Start of Dataset records

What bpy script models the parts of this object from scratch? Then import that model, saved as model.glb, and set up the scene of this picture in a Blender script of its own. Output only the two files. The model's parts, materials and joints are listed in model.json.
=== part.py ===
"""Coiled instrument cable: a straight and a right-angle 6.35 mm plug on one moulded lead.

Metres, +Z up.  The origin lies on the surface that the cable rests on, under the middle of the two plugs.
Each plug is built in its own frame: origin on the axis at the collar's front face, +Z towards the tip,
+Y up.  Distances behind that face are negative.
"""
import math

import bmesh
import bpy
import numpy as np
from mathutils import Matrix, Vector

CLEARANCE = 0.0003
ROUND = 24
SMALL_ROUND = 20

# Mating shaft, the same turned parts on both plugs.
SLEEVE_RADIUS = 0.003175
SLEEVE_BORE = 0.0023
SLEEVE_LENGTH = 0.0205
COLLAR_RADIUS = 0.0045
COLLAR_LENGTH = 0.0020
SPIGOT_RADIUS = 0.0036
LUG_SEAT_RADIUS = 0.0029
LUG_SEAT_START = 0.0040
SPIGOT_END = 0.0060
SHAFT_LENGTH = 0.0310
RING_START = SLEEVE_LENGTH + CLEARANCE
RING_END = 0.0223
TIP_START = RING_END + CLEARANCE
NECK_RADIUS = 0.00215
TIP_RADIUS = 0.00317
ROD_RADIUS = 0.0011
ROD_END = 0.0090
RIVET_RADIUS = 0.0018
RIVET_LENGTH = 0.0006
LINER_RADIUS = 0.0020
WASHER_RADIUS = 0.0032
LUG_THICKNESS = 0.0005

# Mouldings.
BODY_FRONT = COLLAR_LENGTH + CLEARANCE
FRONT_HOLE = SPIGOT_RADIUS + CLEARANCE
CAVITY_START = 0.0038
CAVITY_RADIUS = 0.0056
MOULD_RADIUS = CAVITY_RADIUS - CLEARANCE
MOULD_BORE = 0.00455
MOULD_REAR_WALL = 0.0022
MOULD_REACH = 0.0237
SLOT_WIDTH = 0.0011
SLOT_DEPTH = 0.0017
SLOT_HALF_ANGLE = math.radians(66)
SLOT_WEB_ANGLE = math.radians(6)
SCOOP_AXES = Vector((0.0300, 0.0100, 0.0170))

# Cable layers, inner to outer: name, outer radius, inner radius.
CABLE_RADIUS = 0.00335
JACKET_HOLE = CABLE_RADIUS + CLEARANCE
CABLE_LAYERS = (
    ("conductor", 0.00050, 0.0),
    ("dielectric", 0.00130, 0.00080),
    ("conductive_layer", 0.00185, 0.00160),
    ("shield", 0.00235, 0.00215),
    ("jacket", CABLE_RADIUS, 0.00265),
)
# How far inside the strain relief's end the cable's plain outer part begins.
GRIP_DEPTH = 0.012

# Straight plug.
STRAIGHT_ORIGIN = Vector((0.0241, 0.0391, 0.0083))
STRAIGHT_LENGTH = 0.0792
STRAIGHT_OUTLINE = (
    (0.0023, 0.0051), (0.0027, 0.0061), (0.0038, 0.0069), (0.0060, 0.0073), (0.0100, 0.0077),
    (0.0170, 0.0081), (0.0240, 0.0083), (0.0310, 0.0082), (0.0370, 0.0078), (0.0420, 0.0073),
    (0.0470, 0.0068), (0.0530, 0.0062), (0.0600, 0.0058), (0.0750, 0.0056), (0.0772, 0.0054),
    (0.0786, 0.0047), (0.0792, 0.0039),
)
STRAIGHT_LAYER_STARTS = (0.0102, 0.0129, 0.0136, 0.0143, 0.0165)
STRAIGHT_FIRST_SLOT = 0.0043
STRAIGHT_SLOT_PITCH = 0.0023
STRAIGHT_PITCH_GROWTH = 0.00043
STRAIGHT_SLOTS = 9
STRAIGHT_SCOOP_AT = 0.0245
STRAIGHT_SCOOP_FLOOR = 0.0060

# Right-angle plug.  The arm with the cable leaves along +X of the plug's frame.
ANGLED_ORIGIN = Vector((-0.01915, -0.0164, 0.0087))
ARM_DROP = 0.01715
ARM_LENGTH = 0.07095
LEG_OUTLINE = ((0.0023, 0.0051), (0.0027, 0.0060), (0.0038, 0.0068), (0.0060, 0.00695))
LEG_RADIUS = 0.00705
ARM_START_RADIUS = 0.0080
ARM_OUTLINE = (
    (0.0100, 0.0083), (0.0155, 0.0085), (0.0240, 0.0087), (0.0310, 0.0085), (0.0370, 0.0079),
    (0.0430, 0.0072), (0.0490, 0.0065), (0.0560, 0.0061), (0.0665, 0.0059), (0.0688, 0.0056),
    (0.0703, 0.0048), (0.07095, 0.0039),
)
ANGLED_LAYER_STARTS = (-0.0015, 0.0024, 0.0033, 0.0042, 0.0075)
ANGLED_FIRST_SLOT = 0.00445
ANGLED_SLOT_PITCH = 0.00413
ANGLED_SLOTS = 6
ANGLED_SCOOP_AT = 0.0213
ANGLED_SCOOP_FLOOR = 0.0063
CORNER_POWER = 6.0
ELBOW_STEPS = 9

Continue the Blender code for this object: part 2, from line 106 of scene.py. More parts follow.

End of Dataset records

Exercise description: Identify each line holding the string "import", and copy it out.

Finished answer:
What bpy script models the parts of this object from scratch? Then import that model, saved as model.glb, and set up the scene of this picture in a Blender script of its own. Output only the two files. The model's parts, materials and joints are listed in model.json.
import math
import bmesh
import bpy
import numpy as np
from mathutils import Matrix, Vector